2. L'exécutif à trois têtes : Une confusion dangereuse
Le nouveau projet de constitution, sous l'impulsion du général de brigade Brice Clotaire Oligui Nguema, propose une structure du pouvoir exécutif qui comporte désormais trois chefs.
En effet selon l'Article 48, le Gabon aura désormais un président de la République qui est chef de l'État, et en même temps un vice-président nommé par le président. Jusque-là, ça reste familier. Cependant, l'Article 69 crée un poste totalement nouveau et insensé de « vice-président du gouvernement », également nommé, chargé de superviser le gouvernement. Donc le Gabon, pays endetté aura un président assisté de deux vice-présidents sur lesquels les Gabonais auront peu d'influence car ils sont nommés par le chef de l'Etat qui seul a le pouvoir de les limoger.
En fait, c'est même quoi un « vice-président du gouvernement » ? Tout ça c'est pour éviter un scenario où le peuple gabonais pourra élire un Parlement qui va nommer un Premier ministre issu des rangs de l'opposition. L'amour du pouvoir !
3. Service militaire forcé pour les filles : une aberration
L'Article 27 stipule que les jeunes filles devront désormais rejoindre les forces armées. Pour un pays qui n'est pas en guerre avec ses voisins, quelle est la justification de cette mesure draconienne ?
En forçant les jeunes filles à abandonner leurs études et leurs projets personnels pour rejoindre les rangs de l'armée, le Gabon envoie un message dangereux : les ambitions éducatives et professionnelles des jeunes femmes ne sont pas prioritaires. Quel avenir pour ces jeunes, condamnées à être utilisées par un régime militaire qui n'a aucune raison valable de militariser sa population féminine ?
- Amnistie pour les auteurs inconnus du coup d'État de 2023
L'Article 69 accorde une amnistie à « ceux qui ont pris part aux événements » qui ont conduit à la chute d'Ali Bongo. En d'autres termes, les responsables du coup d'État sont protégés de toute poursuite judiciaire.

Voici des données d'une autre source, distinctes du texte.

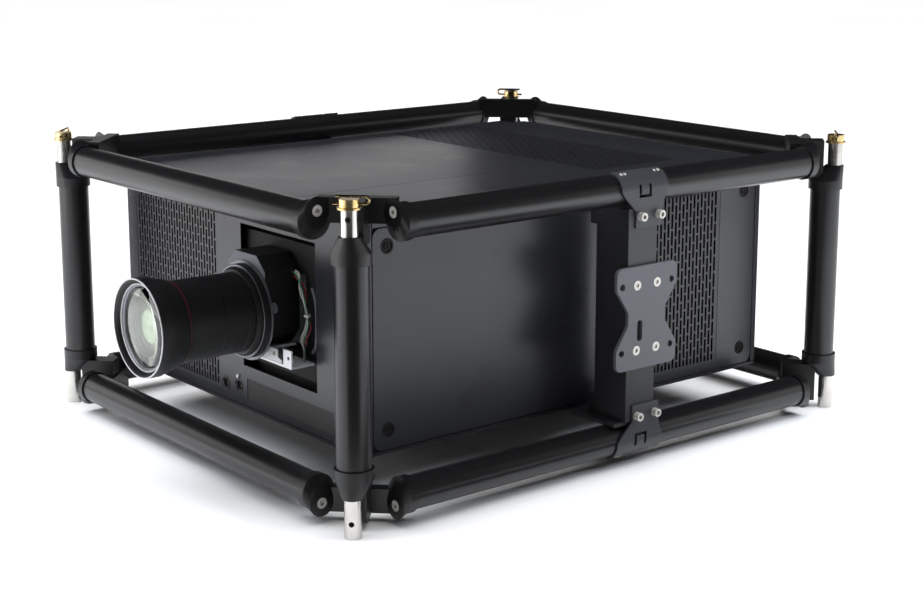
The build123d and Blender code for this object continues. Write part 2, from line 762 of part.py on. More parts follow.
def lens_holder_outline(y, grow=0.0):
    w = holder_half_w + grow
    z0 = holder_z[0] - grow
    z1 = holder_z[1] + grow
    c = holder_chamfer
    points = [
        (lens_x - w, z0 + c), (lens_x - w + c, z0), (lens_x + w - c, z0), (lens_x + w, z0 + c),
        (lens_x + w, z1 - c), (lens_x + w - c, z1), (lens_x - w + c, z1), (lens_x - w, z1 - c),
    ]
    plane = Plane(origin=(0, y, 0), x_dir=(1, 0, 0), z_dir=(0, -1, 0))
    return plane * make_face(Polyline(*points, close=True))


def build_lens():
    fixed_y = stage_y + 30.0
    # lens body: flange, inner tube and fixed bell seat
    tube = lens_rod(inner_barrel_d, bell_y - 20.0, flange_y)
    tube += lens_rod(flange_d, flange_y, flange_y + flange_t)
    tube += lens_rod(barrel_d + 4.0, flange_y - 8.0, flange_y)
    tube += lens_rod(rear_tube_d, flange_y + flange_t, stage_y - 1.0)
    tube -= lens_rod(inner_barrel_d - 8.0, bell_y - 40.0, flange_y)
    tube -= lens_rod(rear_tube_d - 8.0, flange_y - 1.0, stage_y)
    save("lens_barrel", tube)
    ring_bore = inner_barrel_d + 2 * ring_clearance
    zoom = lens_rod(barrel_d, zoom_y + 0.4, flange_y - 8.4)
    zoom -= lens_rod(ring_bore, zoom_y - 10.0, flange_y)
    save("zoom_ring", zoom)
    rim_y = lens_y_front + lens_rim_len
    focus = lens_rod(barrel_d + 1.5, bell_y, zoom_y)
    focus += taper_y(lens_front_d - 6.0, barrel_d + 1.5, rim_y, bell_y, lens_x, lens_z)
    focus += lens_rod(lens_front_d, lens_y_front, rim_y)
    focus -= lens_rod(ring_bore, bell_y - 20.4, flange_y)
    focus -= lens_rod(glass_d - 8.0, lens_y_front - 1.0, bell_y)
    focus -= lens_rod(glass_d, lens_y_front + 30.0 - 12.0, lens_y_front + 30.0)
    focus -= taper_y(lens_front_d - 5.0, glass_d, lens_y_front - 0.01, lens_y_front + 18.0, lens_x, lens_z)
    save("focus_ring", focus)
    sag = 9.0
    half = glass_d / 2
    dome_r = (half * half + sag * sag) / (2 * sag)
    glass = lens_rod(glass_d, lens_y_front + 18.0, lens_y_front + 30.0)
    dome_y = lens_y_front + 18.0 - sag + dome_r
    dome = Pos(lens_x, dome_y, lens_z) * Sphere(dome_r)
    dome &= lens_rod(glass_d, lens_y_front, lens_y_front + 18.0)
    save("front_glass", glass + dome)
    rear = lens_rod(inner_barrel_d - 8.0, zoom_y + 30.0, zoom_y + 44.0)
    save("rear_glass", rear)
    # carrier plate: the lens is clamped in it, and it moves sideways on the lift plate
    carrier = extrude(lens_holder_outline(holder_y_front), -(stage_y - holder_y_front))
    carrier -= lens_rod(rear_tube_d, holder_y_front - 1.0, stage_y + 1.0)
    save("cross_carriage", carrier)
    ring = lens_rod(flange_d + 9.0, flange_y + flange_t + 0.3, holder_y_front - 0.3)
    ring -= lens_rod(rear_tube_d + 2 * ring_clearance, flange_y, holder_y_front)
    ring += rod_y(16.0, flange_y + flange_t + 0.3, holder_y_front - 0.3, lens_x + flange_d / 2 + 8.0, lens_z + 18.0)
    save("lens_lock_ring", ring)
    lift = block(opening_x[0] - 30.0, opening_x[1] + 30.0, stage_y + 0.5, stage_y + 12.5,
                 opening_z[0] + 10.0, opening_z[1] - 10.0)
    lift -= block(lens_x - inner_barrel_d / 2 - shift_x - 3.0, lens_x + inner_barrel_d / 2 + shift_x + 3.0,
                  stage_y, stage_y + 20.0, lens_z - inner_barrel_d / 2 - 3.0, lens_z + inner_barrel_d / 2 + 3.0)
    save("lift_carriage", lift)
    back = block(opening_x[0] - 60.0, body_x - 56.0, stage_y + 13.0, fixed_y,
                 body_z_low + base_rim_h + bar, body_z_high - sheet - bar)
    back -= block(lens_x - inner_barrel_d / 2 - shift_x - 6.0, lens_x + inner_barrel_d / 2 + shift_x + 6.0,
                  stage_y, fixed_y + 5.0, lens_z - inner_barrel_d / 2 - shift_z - 6.0,
                  lens_z + inner_barrel_d / 2 + shift_z + 6.0)
    save("lens_bulkhead", back)
    build_lens_trim()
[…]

Or jusqu'ici ni Oligui ni le CTRI n'ont présenté aux Gabonais une liste exhaustive de ceux qui ont facilité la chute du régime Bongo. Ça veut dire qu'un beau jour on pourra annoncer que Marie Madeleine Mbourantsuo a participé au putsch et c'est fini, on oublie tout !
Cette amnistie envoie un signal extrêmement dangereux : les futurs leaders peuvent organiser des coups d'État, renverser des gouvernements, et s'assurer eux-mêmes une impunité totale. Dans une société qui aspire à la justice et à la démocratie, accepter une telle disposition reviendrait à encourager l'instabilité politique et la violence.
5. Confusion sur le cumul des fonctions
Les Articles 70 et 73, qui permettent simultanément aux membres du gouvernement d'être aussi membres du parlement, représentent une grave violation des principes de séparation des pouvoirs. D'un côté, ils autorisent une concentration excessive de pouvoir dans les mains de certains individus, tout en niant cette possibilité pour d'autres.
Ce double langage pseudo-juridique peut mener à une monopolisation du pouvoir par certains acteurs politiques et à l'érosion des contre-pouvoirs essentiels à toute démocratie. Un tel système ouvrira la voie à des conflits d'intérêts permanents, et les décisions prises par ce gouvernement risquent de manquer cruellement de transparence et d'impartialité.
Voter NON au référendum est un devoir
Le Gabon mérite une constitution qui reflète les aspirations de son peuple pour une démocratie véritable, une justice impartiale et une gouvernance transparente. Ce projet de constitution, concocté par le régime militaire du CTRI, ne fait que renforcer les iniques structures de pouvoir existantes, en légitimant l'impunité et en compromettant gravement l'avenir des futures générations.
Toute Gabonaise et tout Gabonais amoureux de son pays doit voter NON au référendum.